» **Stated exercise**
Restate the span of lines that starts with the line containing "const crab = new THREE.Group();" and ends with the line containing "obj.parent = None", word for word, including both, with nothing else.

» **Supplied material**
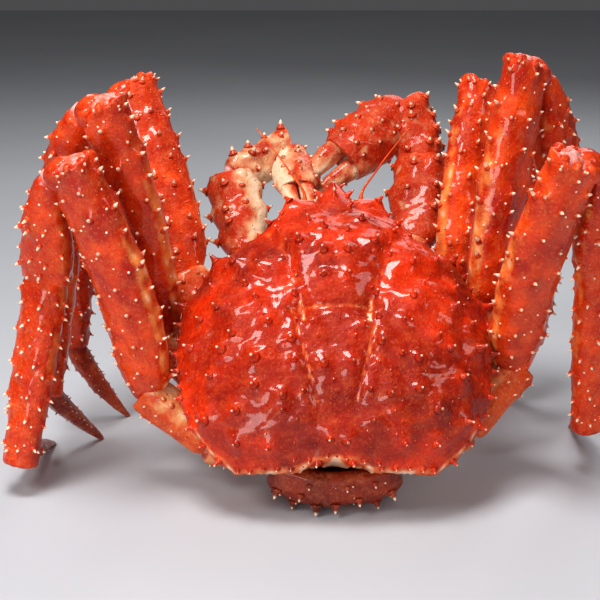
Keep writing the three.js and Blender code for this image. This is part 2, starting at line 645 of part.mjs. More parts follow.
addPart('carapace', RED, [ringBody({
  rings: 17,
  ringSteps: 32,
  backSteps: 24,
  from: 0,
  to: SHELL_LENGTH,
  half: shellHalf,
  top: shellTop,
  under: (x, y) => THREE.MathUtils.lerp(
    shellRim(y),
    shellUnder(y),
    Math.min(1, 8 * (1 - (x / shellHalf(y)) ** 2)),
  ),
}), beakShape()], bodyFrame, { spines: [...backSpines, ...marginSpines, beakSpine] });

// Whatever comes later in the list keeps its shape, and the pieces before it are cut clear of it.
const FLOOR_BOX = [900, 900, 200];
const below = solidOf(new THREE.BoxGeometry(...FLOOR_BOX).translate(0, 0, -FLOOR_BOX[2] / 2));

function cleared(part, index) {
  const { min, max } = part.plain.boundingBox();
  const meets = parts.slice(index + 1).filter(({ grown }) => {
    const box = grown.boundingBox();
    return [0, 1, 2].every((axis) => box.min[axis] < max[axis] && box.max[axis] > min[axis]);
  });
  const cut = meets.reduce((solid, { grown }) => solid.subtract(grown), part.plain);
  return largest(cut.subtract(below));
}

// A spine grows where it stands clear of every other piece and of their spines.
const grownSpines = [];

function withSpines(part, body) {
  const others = parts.filter((other) => other !== part).map((other) => other.body);
  const meets = (solid, list) => {
    const { min, max } = solid.boundingBox();
    return list.some((other) => {
      const box = other.boundingBox();
      const near = [0, 1, 2].every((axis) => box.min[axis] < max[axis] && box.max[axis] > min[axis]);
      return near && !solid.intersect(other).isEmpty();
    });
  };
  return part.spines.reduce((sum, spine) => {
    const clear = solidOf(spine, part.frame, GAP * EDGE_ALLOWANCE);
    const foreign = grownSpines.filter(({ owner }) => owner !== part).map(({ solid }) => solid);
    if (meets(clear, [...others, ...foreign, below])) {
      return sum;
    }
    grownSpines.push({ owner: part, solid: clear });
    return sum.add(solidOf(spine, part.frame));
  }, body);
}

parts.forEach((part, index) => {
  part.body = cleared(part, index);
});

const crab = new THREE.Group();
parts.forEach((part) => {
  const mesh = new THREE.Mesh(
    geometryOf(largest(withSpines(part, part.body))).applyMatrix4(part.frame.clone().invert()),
    new THREE.MeshStandardMaterial({ color: part.color, roughness: part.roughness, metalness: 0 }),
  );
  mesh.name = part.name;
  part.frame.decompose(mesh.position, mesh.quaternion, mesh.scale);
  crab.add(mesh);
});

export default crab;
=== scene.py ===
import math
import random

import bmesh
import bpy
import numpy as np
from mathutils import Matrix, Vector


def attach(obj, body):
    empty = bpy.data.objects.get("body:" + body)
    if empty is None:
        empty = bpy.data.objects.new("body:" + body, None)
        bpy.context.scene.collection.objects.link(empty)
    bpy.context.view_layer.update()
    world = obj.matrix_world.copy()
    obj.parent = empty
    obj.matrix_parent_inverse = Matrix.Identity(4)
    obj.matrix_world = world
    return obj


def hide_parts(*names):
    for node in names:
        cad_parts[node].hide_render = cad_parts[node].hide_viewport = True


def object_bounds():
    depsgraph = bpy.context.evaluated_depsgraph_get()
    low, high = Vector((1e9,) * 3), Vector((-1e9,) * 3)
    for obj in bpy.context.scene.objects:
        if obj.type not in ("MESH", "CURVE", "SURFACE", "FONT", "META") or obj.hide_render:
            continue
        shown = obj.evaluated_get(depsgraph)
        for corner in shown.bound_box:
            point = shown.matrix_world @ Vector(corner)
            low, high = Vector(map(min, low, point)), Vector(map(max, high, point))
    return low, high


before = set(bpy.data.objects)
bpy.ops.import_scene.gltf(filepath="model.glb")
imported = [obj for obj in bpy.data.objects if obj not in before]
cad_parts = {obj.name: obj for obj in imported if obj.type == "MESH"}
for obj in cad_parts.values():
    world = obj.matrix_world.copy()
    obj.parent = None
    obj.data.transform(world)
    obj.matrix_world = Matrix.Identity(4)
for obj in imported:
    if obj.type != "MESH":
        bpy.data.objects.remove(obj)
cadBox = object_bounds()
boxGap = 0.0001   # metres kept free inside the frame's box
boxLimits = [[c + boxGap for c in cadBox[0][:2]] + [0.0], [c - boxGap for c in cadBox[1]]]
print("frame loaded")

# the crab is laid out in millimetres and brought to metres as each piece is finished
mm = 0.001
chance = random.Random(23)
marks = ("tip", "pale", "soft", "deep")   # what the vertices carry for the materials


# smooth tables and waves

def along(table, x):
    # a smooth curve through [place, value] pairs that never swings past them
    place, value = np.array(table, float).T
    gap = np.diff(place)
    slope = np.diff(value) / gap
    lean = np.zeros_like(value)
    lean[0], lean[-1] = slope[0], slope[-1]
    same = slope[:-1] * slope[1:] > 0
    both = np.where(same, slope[:-1] + slope[1:], 1)
    lean[1:-1] = np.where(same, 2 * slope[:-1] * slope[1:] / both, 0)
    i = np.clip(np.searchsorted(place, x) - 1, 0, len(gap) - 1)
    t = np.clip((x - place[i]) / gap[i], 0, 1)
    rise = value[i] * (1 + 2 * t) * (1 - t) ** 2 + value[i + 1] * t * t * (3 - 2 * t)
    return rise + gap[i] * (lean[i] * t * (1 - t) ** 2 - lean[i + 1] * t * t * (1 - t))


def smoothStep(low, high, x):
    t = np.clip((x - low) / (high - low), 0, 1)
    return t * t * (3 - 2 * t)


def waves(place, size, seed):
    # soft unevenness from a few crossing waves, about -1 to 1
    dice = random.Random(seed)
    total = np.zeros(len(place))
    for _ in range(7):
        way = Vector((dice.gauss(0, 1), dice.gauss(0, 1), dice.gauss(0, 1))).normalized()
        total += np.sin(place @ np.array(way) * dice.uniform(0.6, 1.5) * math.tau / size + dice.uniform(0, math.tau))
    return total / 3.5


def curve(values):
    # a smooth curve through values that stand at even steps from 0 to 1
    table = np.column_stack([np.linspace(0, 1, len(values)), values])
    return lambda t: along(table, t)


def hump(x, y, centre, size):
    return np.exp(-((x - centre[0]) / size[0]) ** 2 - ((y - centre[1]) / size[1]) ** 2)


def lineDistance(x, y, points):
    # how far each place lies from a bent line
    best = np.full(np.shape(x), 1e9)
    for (ax, ay), (bx, by) in zip(points, points[1:]):
        t = np.clip(((x - ax) * (bx - ax) + (y - ay) * (by - ay)) / ((bx - ax) ** 2 + (by - ay) ** 2), 0, 1)
        best = np.minimum(best, np.hypot(x - ax - t * (bx - ax), y - ay - t * (by - ay)))
    return best


# spines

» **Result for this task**
const crab = new THREE.Group();
parts.forEach((part) => {
  const mesh = new THREE.Mesh(
    geometryOf(largest(withSpines(part, part.body))).applyMatrix4(part.frame.clone().invert()),
    new THREE.MeshStandardMaterial({ color: part.color, roughness: part.roughness, metalness: 0 }),
  );
  mesh.name = part.name;
  part.frame.decompose(mesh.position, mesh.quaternion, mesh.scale);
  crab.add(mesh);
});

export default crab;
=== scene.py ===
import math
import random

import bmesh
import bpy
import numpy as np
from mathutils import Matrix, Vector


def attach(obj, body):
    empty = bpy.data.objects.get("body:" + body)
    if empty is None:
        empty = bpy.data.objects.new("body:" + body, None)
        bpy.context.scene.collection.objects.link(empty)
    bpy.context.view_layer.update()
    world = obj.matrix_world.copy()
    obj.parent = empty
    obj.matrix_parent_inverse = Matrix.Identity(4)
    obj.matrix_world = world
    return obj


def hide_parts(*names):
    for node in names:
        cad_parts[node].hide_render = cad_parts[node].hide_viewport = True


def object_bounds():
    depsgraph = bpy.context.evaluated_depsgraph_get()
    low, high = Vector((1e9,) * 3), Vector((-1e9,) * 3)
    for obj in bpy.context.scene.objects:
        if obj.type not in ("MESH", "CURVE", "SURFACE", "FONT", "META") or obj.hide_render:
            continue
        shown = obj.evaluated_get(depsgraph)
        for corner in shown.bound_box:
            point = shown.matrix_world @ Vector(corner)
            low, high = Vector(map(min, low, point)), Vector(map(max, high, point))
    return low, high


before = set(bpy.data.objects)
bpy.ops.import_scene.gltf(filepath="model.glb")
imported = [obj for obj in bpy.data.objects if obj not in before]
cad_parts = {obj.name: obj for obj in imported if obj.type == "MESH"}
for obj in cad_parts.values():
    world = obj.matrix_world.copy()
    obj.parent = None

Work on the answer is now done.